With a fashion designer mother and a playwright father, 31-year-old twin sisters Sylvia Enekwe and Olivia Enekwe-Okoji began the label in 2012 to reflect their childhood growing up in Enugu in eastern Nigeria.
“Our late father wrote a lot of poems in his lifetime, so for every collection we create, we interpret his stories into our design aesthetics,” said Enekwe-Okoji.
Their outfits experiment with forms of femininity – garnering international acclaim including Italian Vogue’s The Next Green Talents 2018. Felabration saw them design a collection inspired by Afrobeat legend Fela Kuti that could be worn by either men or women.
But what do local consumers make of non-conformity? Zimbabwean Mushayi admits the majority of her customers are from the US.
“The reaction has been good” for South Africa’s AKJP.
Perhaps because in South Africa, 350,000 men and 2.6 million women say they dress and act gender non-conforming in public, according to a survey conducted by the Human Sciences Research Council.
But 67 percent of South Africans, according to the same report, agree with this statement: “It is disgusting when men dress like women and women dress like men.”
In Nigeria acceptance has been equally slow. A 2015 survey carried out in Nigeria by advocacy group Voices 4 Change noted the majority of Nigerians “believe men should be tough, intelligent, fearless and responsible.”

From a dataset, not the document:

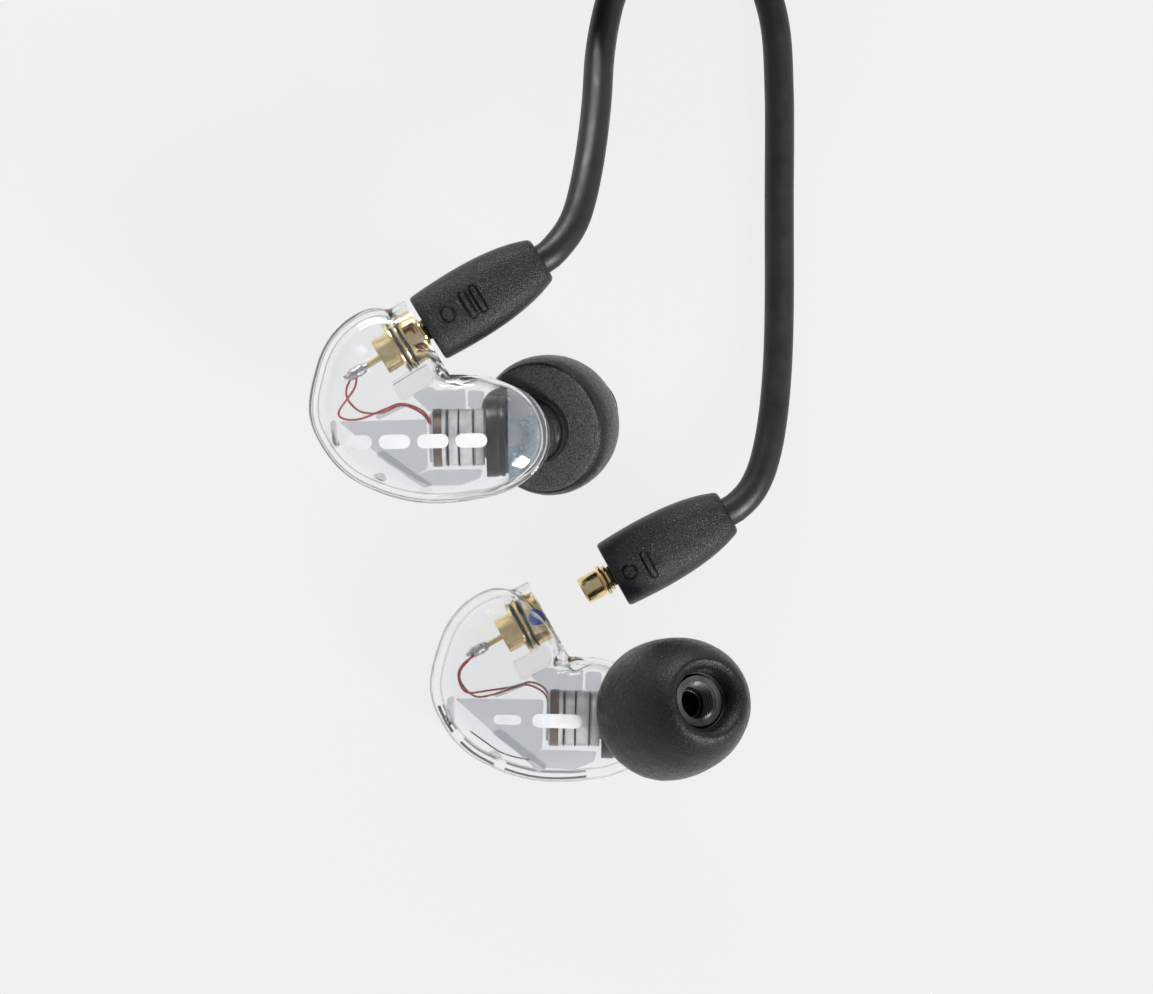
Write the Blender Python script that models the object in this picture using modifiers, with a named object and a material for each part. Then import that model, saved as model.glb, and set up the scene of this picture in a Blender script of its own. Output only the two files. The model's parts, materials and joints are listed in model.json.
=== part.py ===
"""A pair of wired in ear monitors with detachable cables.

Each monitor is a clear two-half housing round a moving-coil driver, with a coaxial snap
connector at the back and a foam sleeve on a hollow stem. The right monitor is plugged in
and rests on its sleeve. The left one is unplugged and rests on its outer face. The two
cable legs are wound side by side into a flat coil and run through a slider into a
splitter. The main cable is wound on top of them, and its 3.5 mm jack plug lies on the coil.

All numbers are millimetres and degrees. The assembly empty scales them to metres.
+Z is up from the surface that everything lies on, and +Y runs along the cables.
"""

import math

import bmesh
import bpy
from mathutils import Matrix, Vector

MILLIMETRE = 0.001
ORIGIN = Vector((-4.30, -1.62, 0.0))
COLLECTION = "in_ear_monitors"

# Housing: a pebble whose outline is drawn through these points, seen from the outer face.
# Its own origin is the middle of the connector socket's face.
OUTLINE_CENTRE = Vector((0.2, -7.4))
OUTLINE = [
    (11.5, -9.9),
    (11.1, -8.0),
    (9.6, -5.9),
    (7.2, -4.7),
    (4.2, -4.0),
    (1.6, -3.1),
    (-1.5, 0.9),
    (-4.2, 2.3),
    (-6.9, 1.3),
    (-8.9, -0.8),
    (-10.1, -3.8),
    (-10.6, -7.6),
    (-9.4, -10.6),
    (-7.6, -12.8),
    (-4.8, -14.5),
    (-1.8, -15.5),
    (1.7, -15.8),
    (4.6, -15.5),
    (7.4, -14.8),
    (9.4, -13.7),
    (11.0, -12.0),
]
OUTER_DEPTH = 3.9
INNER_DEPTH = 6.3
FULLNESS = 3.2
WALL = 0.75
SEAM_GAP = 0.12

# Connector axis in the housing's frame, and the collar round the socket.
CONNECTOR_ANGLE = 30.5
COLLAR_RADIUS = 3.4
COLLAR_LENGTH = 3.4
POCKET_RADIUS = 2.95

# Nozzle: where its axis starts and how far it leans from the housing's depth direction.
NOZZLE_START = Vector((9.0, -9.6, -2.0))
NOZZLE_LEAN = 27.0
NOZZLE_HEADING = 22.0
NECK_END = 3.2
STEM_END = 10.5
STEM_RADIUS = 1.65
FOAM_PROFILE = [
    (2.9, 3.6),
    (5.7, 3.6),
    (6.15, 3.85),
    (6.45, 4.9),
    (6.55, 6.3),
    (6.45, 8.4),
    (6.1, 10.6),
    (5.3, 12.7),
    (4.5, 13.9),
    (3.7, 14.6),
    (3.0, 14.7),
    (2.5, 14.2),
    (2.5, 5.0),
    (2.9, 4.8),
]

# Driver: its axis runs along the housing's X at this height and depth.
DRIVER_Y = -9.75
DRIVER_Z = -1.2
CUP_RADIUS = 2.6
CUP_BACK = 0.4
CUP_FRONT = 5.4
BASKET_RADIUS = 3.7
BASKET_BACK = 5.6
BASKET_FRONT = 7.35

# Connector: the boot's length, and the gap between boot and socket face when plugged in.
BOOT_LENGTH = 12.3
PLUGGED_GAP = 0.45
LEFT_PULLED_OUT = 7.28

# Places of the two monitors on the surface.
RIGHT_PLACE = (-14.06, 15.17)
RIGHT_TURN = 1.0
LEFT_PLACE = (-2.96, -10.87)
LEFT_TURN = -1.5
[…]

“A lot of the menswear brands that were happening at that time was very streamlined suits, it was very hyper masculinity and we came with this brand that was in the opposite direction,” Oke-Lawal recalled about Orange Culture’s launch.
“So people were just not taken by it.
“I saw that if people don’t understand that this kind of man can exist then I need to push more for this kind of menswear.”
Attitudes are changing. “Now people are taking the time to understand what we are doing and why we are getting so much credit outside of Nigeria,” said Oke-Lawal.
“That’s really helped us with finding a stronger voice within our locality.”